The growth of non-traditional security linked to economic globalisation, together with intensifying superpower competition, are changing the EU's role in the region. 

Last year a European Commission paper on connectivity between Europe and Asia emphasised its multifaceted nature. Transport by air, sea and land is covered. So are digital, cyber-security, energy and people-to-people links. Investment, finance and trade are foregrounded. Connectivity should be sustainable, comprehensive and rules based, it argues. That requires active implementation and cooperative security measures by states and regional organisations with a stake in keeping these contacts free and open.

A Commission paper on China this year gave a comprehensive account of the EU's relationship with the emerging superpower. Policy positions supported range from engagement to competition, while in certain spheres China is defined as a "systemic rival". That formulation signalled a new geopolitical realism from Brussels. It reflects changing relations with the US as well as with China and other world powers. The EU  no longer defines itself as primarily a normative civilian power but has to face up to the realities of growing superpower competition in its neighbourhood as well as further afield. 

Relations with the Trump administration have deteriorated as he defines the EU as a regulatory and trade foe, criticises its commitment to multilateralism and sees the UK's exit as an opportunity to dismantle the EU's global rule-making and standard-setting power. His withdrawal from the Iran nuclear deal and use of secondary sanctions against European companies has reinforced a feeling that the EU must now develop a stronger foreign policy regime.

The newly appointed EU institutional leadership is being called on to create a strategic sovereignty dealing with economic issues like those sanctions, investment screening and technology regulation. On security and defence more coordination is under way as part of a greater European response to threats, autonomous from the U.S. and complementary to NATO.  Greater efforts are afoot to develop its political diplomacy in tandem with the member-states.  

This is the context in which the EU's response to the Indo-Pacific concept should be assessed.
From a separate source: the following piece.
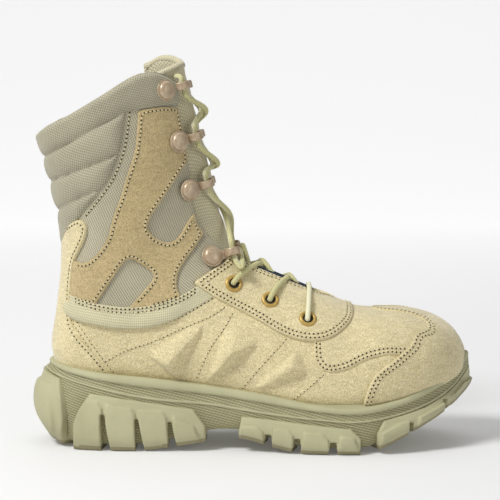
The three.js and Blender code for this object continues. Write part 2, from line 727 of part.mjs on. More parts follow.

Geopolitical competition pushes the EU to project its interests and values not only in Europe's neighbouring Middle East and Africa but further afield to engage with these Indo-Pacific developments. 

To them it brings its long-standing good relations and dialogue with ASEAN, commitment to an inclusive yet critical approach to China, support for a non-binary policy towards China for smaller Asean states and a demonstrable and sustainable commitment to the rule of law, cooperative security, multilateralism and good governance. 

The EU is developing a firmer engagement with China, not least because the BRI now includes 12 EU member and candidate states and increases competitive engagement in Africa. It has to balance these links with others, including Japan, India and the U.S., as other powers do. However there is a better fit between EU and ASEAN's policies than with the more exclusive and contestatory ones applied in this new Indo-Pacific region by the "Quad".

Dr Paul Gillespie is a senior research fellow in the School of Politics and International Relations, University College Dublin. He is speaking about the EU and Indo-Pacific issues at a conference organised by the Asia-Europe Institute at The University of Malaya today and tomorrow.